## Object data in JSON:

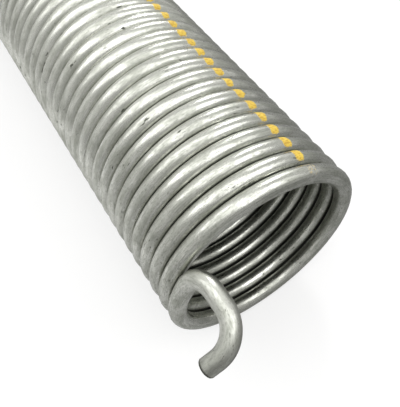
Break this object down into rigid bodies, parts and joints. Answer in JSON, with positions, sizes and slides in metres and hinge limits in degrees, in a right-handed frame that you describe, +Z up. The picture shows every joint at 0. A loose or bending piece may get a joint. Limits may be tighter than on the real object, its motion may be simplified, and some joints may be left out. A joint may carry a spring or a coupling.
{
  "type": "torsion spring",
  "caption": "Close-wound left-hand torsion spring of galvanised steel wire for a garage door, with a bent hook at one end and a plain cut at the other.",
  "frame": {"origin": "on the coil's axis, midway along the coil", "axes": "+Z up as the spring lies on its side; +Y along the coil's axis towards its plain end, so the hook end faces -Y; +X to the right as seen from the hook end"},
  "size_m": [0.0612, 0.4218, 0.0606],
  "materials": {
    "galvanised_wire": "satin zinc-galvanised drawn steel wire, with a row of yellow paint dashes along the coil"
  },
  "bodies": {
    "root": {"torsion_spring": "galvanised_wire"}
  },
  "joints": []
}
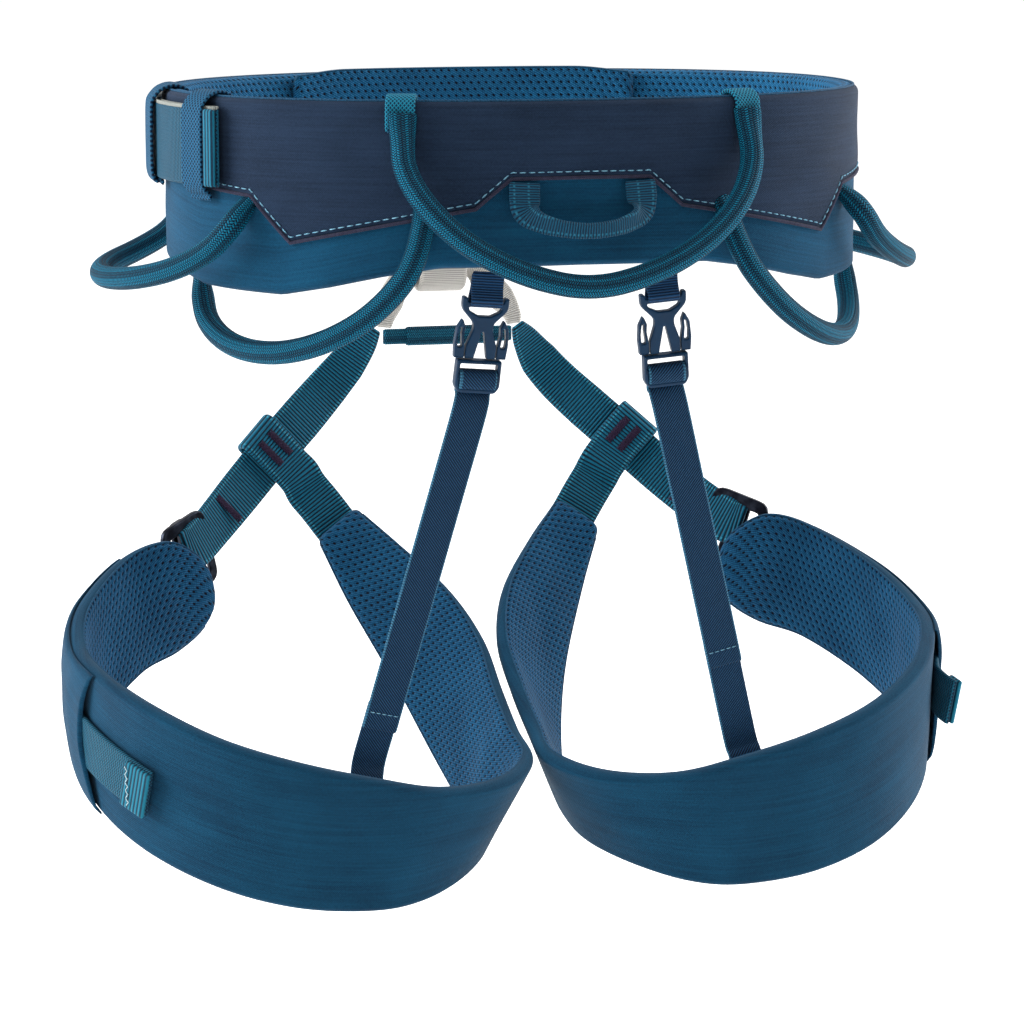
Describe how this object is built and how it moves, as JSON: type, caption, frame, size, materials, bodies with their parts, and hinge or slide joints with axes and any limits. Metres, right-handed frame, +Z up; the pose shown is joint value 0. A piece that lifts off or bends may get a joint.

## What the task requires:
Extract the data exactly as given.

## Final result:
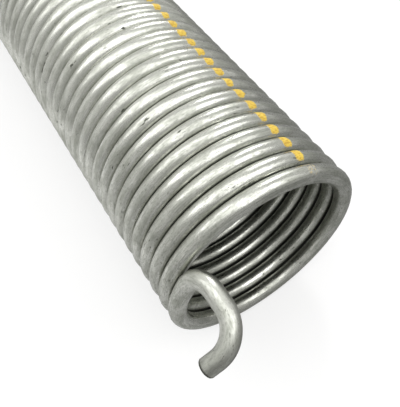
Break this object down into rigid bodies, parts and joints. Answer in JSON, with positions, sizes and slides in metres and hinge limits in degrees, in a right-handed frame that you describe, +Z up. The picture shows every joint at 0. A loose or bending piece may get a joint. Limits may be tighter than on the real object, its motion may be simplified, and some joints may be left out. A joint may carry a spring or a coupling.
{
  "type": "torsion spring",
  "caption": "Close-wound left-hand torsion spring of galvanised steel wire for a garage door, with a bent hook at one end and a plain cut at the other.",
  "frame": {"origin": "on the coil's axis, midway along the coil", "axes": "+Z up as the spring lies on its side; +Y along the coil's axis towards its plain end, so the hook end faces -Y; +X to the right as seen from the hook end"},
  "size_m": [0.0612, 0.4218, 0.0606],
  "materials": {
    "galvanised_wire": "satin zinc-galvanised drawn steel wire, with a row of yellow paint dashes along the coil"
  },
  "bodies": {
    "root": {"torsion_spring": "galvanised_wire"}
  },
  "joints": []
}
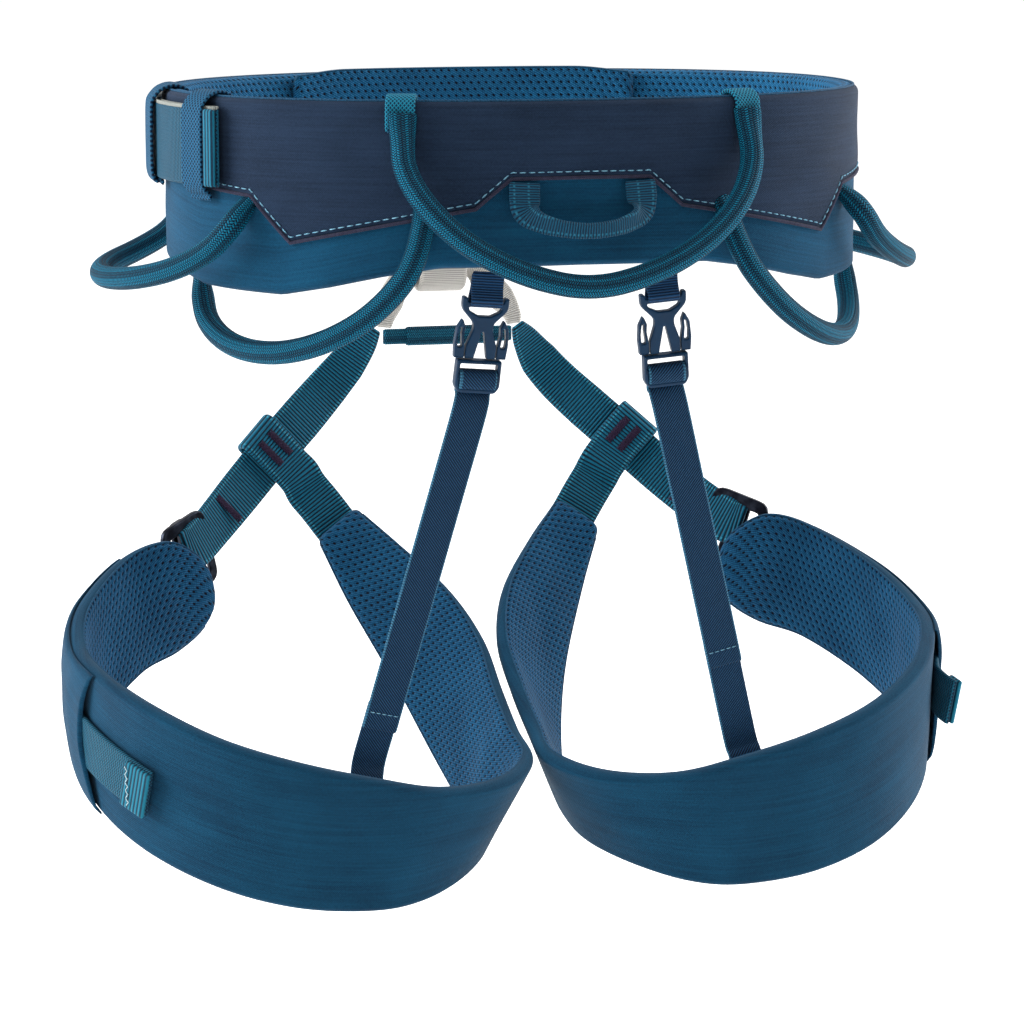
Describe how this object is built and how it moves, as JSON: type, caption, frame, size, materials, bodies with their parts, and hinge or slide joints with axes and any limits. Metres, right-handed frame, +Z up; the pose shown is joint value 0. A piece that lifts off or bends may get a joint.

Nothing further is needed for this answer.